Government data is meant to provide an accurate picture of the state of the nation. This data is important to multiple stakeholders including businesses and the civil society groups. Government data is the most comprehensive data set available, is free (especially with the Open Data Policy), is the recognised official data of the country and is immense.
Does that mean that all is well on the data front? No, there are huge challenges to solve. Let us look at the entire data management exercise in four key stages:
Data collection: While this is being done well, two things warrant attention here:
1. Technology tools and training to the field staff that actually measures and records data
2. Technology enabled automated recording of data
Database management: This needs the most reform and action. A central data architecture that guides data table definitions, adoption of common standards, protocols and uniform vocabulary across ministries, departments and central/state governments is sadly missing. Silos of data where no datasets sync with each other make meaningful analysis extremely difficult.
Data analysis: With the changing economic structure, role of technology, lower costs, new ways of engagement, many of the historical models of data interpretation and analysis need re-examination.
Publication: Most ministries publish reports with varying degrees of usability. While Niti Aayog has been bringing data and analysis from varied sources together, there needs to be uniformity in data presentation and analysis.
Considering that the users of data are from all over, usability and user-friendliness become critical aspects to examine. What can be done to improve effective usage?
Provide metadata: Data libraries such as RBI’s provide extensive explanation on each of their data tables, however, generally speaking, there are no explanations on the fields mean, the measurement, sometimes even the units.
Mention time period: There are many datasets where there is no mention of what time period the data pertains to. In the absence of this information, data becomes pretty much unusable.
Explain the changing base: How do you compare data across time periods when the basis of measurement changes? There are multiple grey areas—changing state boundaries, divergent definitions of rural-urban, changing methodology of measuring and many more. Comparability of data over time is lost in such instances unless appropriate explanation of the change is provided.
Better codification: How does one derive the industry classification code from the Company Identification Number from the famed MCA-21 database? Going by the codification, Infosys—the IT behemoth—would be a health and social work company.
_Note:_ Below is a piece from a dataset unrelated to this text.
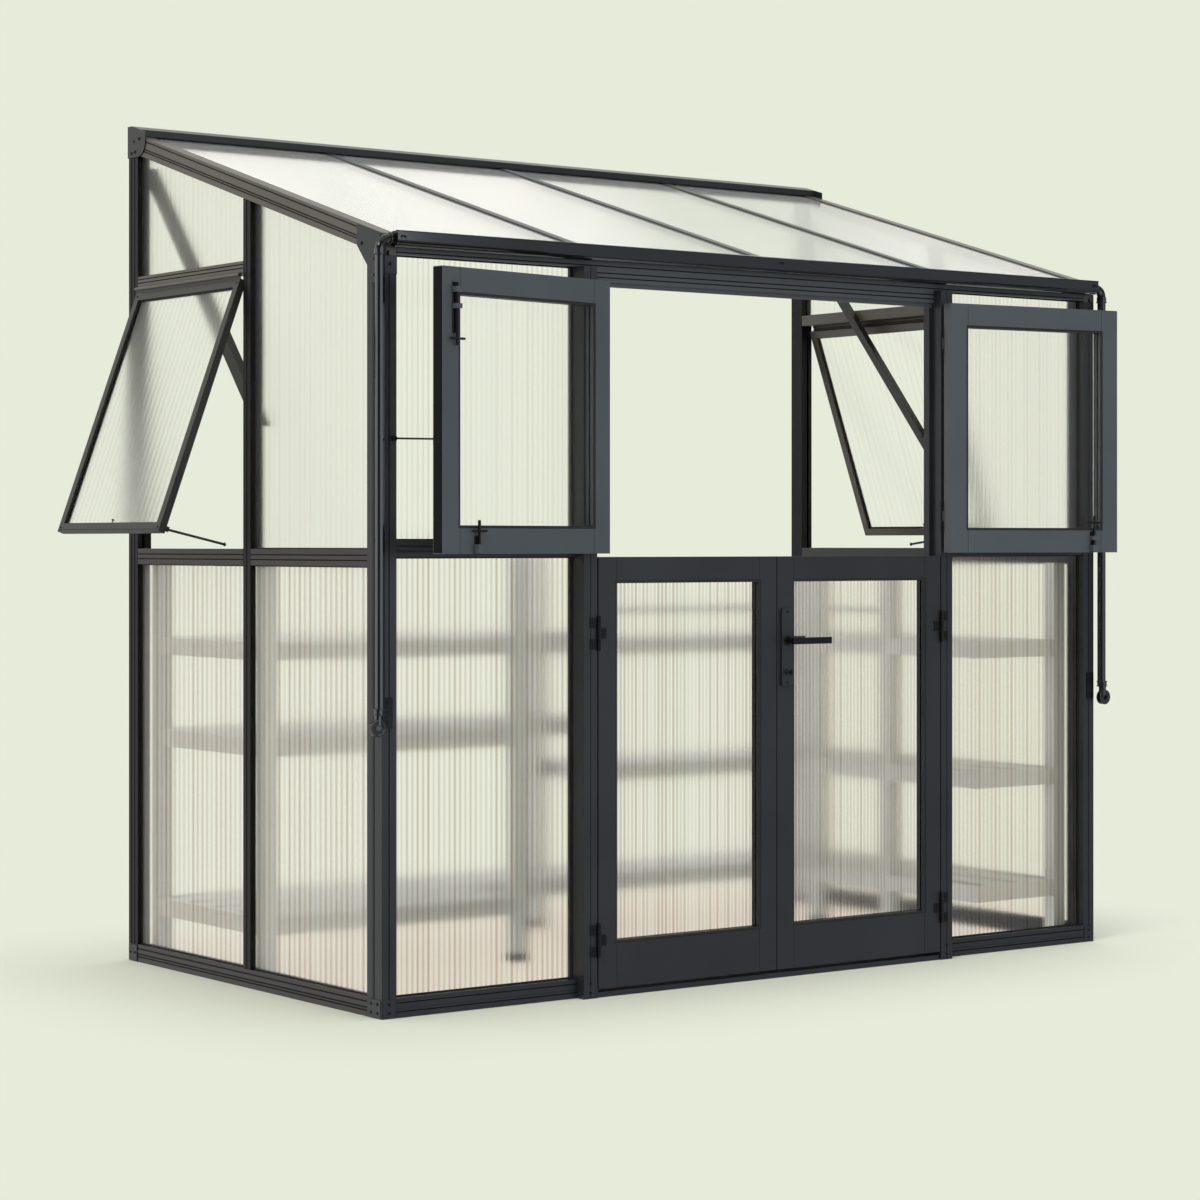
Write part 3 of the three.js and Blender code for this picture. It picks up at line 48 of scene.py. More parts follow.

No large scale meaningful analysis is possible when the codification logic no longer works. Similar issues can be found across datasets.
Uniformity in presentation formats: Data publication in the current form is done by various departments across ministries but without following common guidelines. Each report follows a different format and becomes its own silo. Sometimes a report that has been following one format for a few editions changes the format and the data fields abruptly with no explanation on how to reconcile. Suddenly you are left with data tables that no longer sync.
Eliminate human error: It is difficult to imagine that large-scale manual data entry from the filed reports still takes place. Multiple spelling errors and even mistakes in placing a decimal point are repeatedly found in a dataset. An unheard of company was found to be spending a few thousand crores in CSR when it was found that a decimal point in the wrong place had elevated a few lakhs spent in CSR to a few thousands of crores.
None of the above are difficult problems to fix. As Nandan Nilekani says, India will be data rich before it becomes economically rich. Using this unprecedented availability of data effectively and productively is the need of the hour. This requires the definition of a coherent data architecture, database design, standards and protocols in collection, sharing, integrating and publishing, apart from being able to easily perform analytics on the data.
India’s IT companies can be used to rein in the data chaos before it gets out of hand. The recent news that the government is initiating the revamp of its official statistics is a welcome step in the right direction. The data that the mainstream business uses— specially on money matters such as taxes, banking and stocks—gets much more attention and therefore speedier improvements, but unfortunately the data that is used by the development sector—such as health, water, gender, climate—is lagging behind in improvements in quality.
While a huge push is underway on defining the privacy and policy for individual’s data for their own empowerment, can we also pay attention to defining standards and architecture for the aggregated data for our nation’s empowerment?
The writer is a Head of India Data Insights, a Sattva Consulting initiative.